Getrude Richardson became involved in the local Missionary Society, and eventually became its president.
She also co-founded a Home Economics Society at which women in the region exchanged recipes and learned about trade so they could understand and influence their husbands' business dealings.
She was invited to contribute to Woman's Century, the organ of the National Council of Women of Canada.
Her main interest was the Suffrage Association. This was closely associated with the Grain Growers, which held meetings in the local schoolhouse.
The men of the Grain Growers were implicitly expected to support women's suffrage in exchange for the ample refreshments supplied at their meetings by the women .

The Roaring River suffragists supported the Liberal William Henry Sims in the 1914 provincial election, although Richardson was uncomfortable with identifying suffrage with a political party. Nellie McClung came to Swan River and stayed with the Richardsons.
She addressed a women's meeting in the afternoon and a packed meeting of both sexes in the evening.
William Henry Sims was returned for Swan River, but the Conservatives led by Rodmond Roblin were the overall winners in the province.

==World War I==

Richardson actively opposed World War I (1914–18).
She was against conscription and in favor of an early end to the war with a just peace settlement.
Her family was divided. One brother enlisted while another was a conscientious objector and was jailed.
There was a natural link between pacifism and maternal feminism. Augusta Stowe-Gullen (1857–1943) said in 1915 that "when women have a voice in national and international affairs, war will cease forever. This became an increasingly hard position to support as World War I dragged on, but Richardson stood firm.
She wrote that "war and militarism are the bitterest of all foes of womanhood, wifehood, motherhood and the home". Unlike other feminist writers she did not blame the deterioration in morality on the soldiers or the loose women who tempted them. She wrote "Shall we who drive them to the hell of war condemn their departure from our standard of morals? Ours is the responsibility, not only for the blighted purity, but for the maimed forms, the shattered brains, the sightless eyes."

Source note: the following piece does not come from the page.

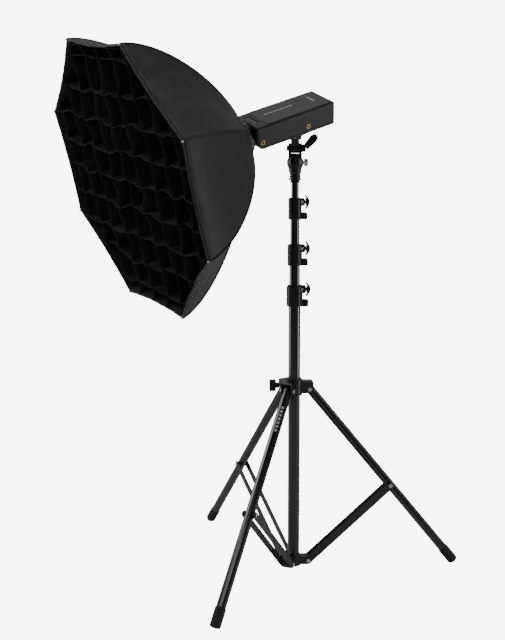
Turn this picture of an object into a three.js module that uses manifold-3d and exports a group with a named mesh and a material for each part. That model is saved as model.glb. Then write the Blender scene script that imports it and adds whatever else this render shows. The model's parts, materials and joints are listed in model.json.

In 1915 the Roaring River Suffrage Association made itself a branch of the Manitoba Political Equality League.
Richardson helped organize sections of the league in other Swan River valley communities.
In February 1915 she attended the Political Equality League's convention in Winnipeg, and joined a deputation that confronted the Tory Premier Rodmond Roblin.
The next day Richardson was elected first vice-president of the provincial division, with responsibility for organizing Equality groups throughout Manitoba.
Richardson later became disillusioned with the women's movement, which failed to represent "women’s traditional values of peace and nurture".
Some leaders of the movement supported the war. She abandoned the suffrage movement, and also abandoned organized religion.

Harriet Dunlop Prenter may have encouraged Richardson to contribute to Canadian Forward from June 1917 onward.
Richardson came to believe that "true socialism is Christianity".
Richardson was both a maternal feminist and a Marxist.
She called on Canadian women to "arise and save our men" and blamed the war on "the blood-stained Capitalists of the world."

==Last years==

After the war Richardson tried to help the civilians in the countries that had been defeated and were now suffering from an embargo.
She began to suffer from illness and showed signs of mental stress, including loss of appetite, sleeplessness and depression.
She suffered from aural and visual hallucinations.
She was hospitalized in Winnipeg in 1921. She was released in 1925, but did not fully recover physically or mentally.
In 1930 she was admitted to the Hospital for Mental Diseases in Brandon, Manitoba.
She remained there, sometimes lucid and sometimes suffering from hallucinations, until her death from heart failure in 1946.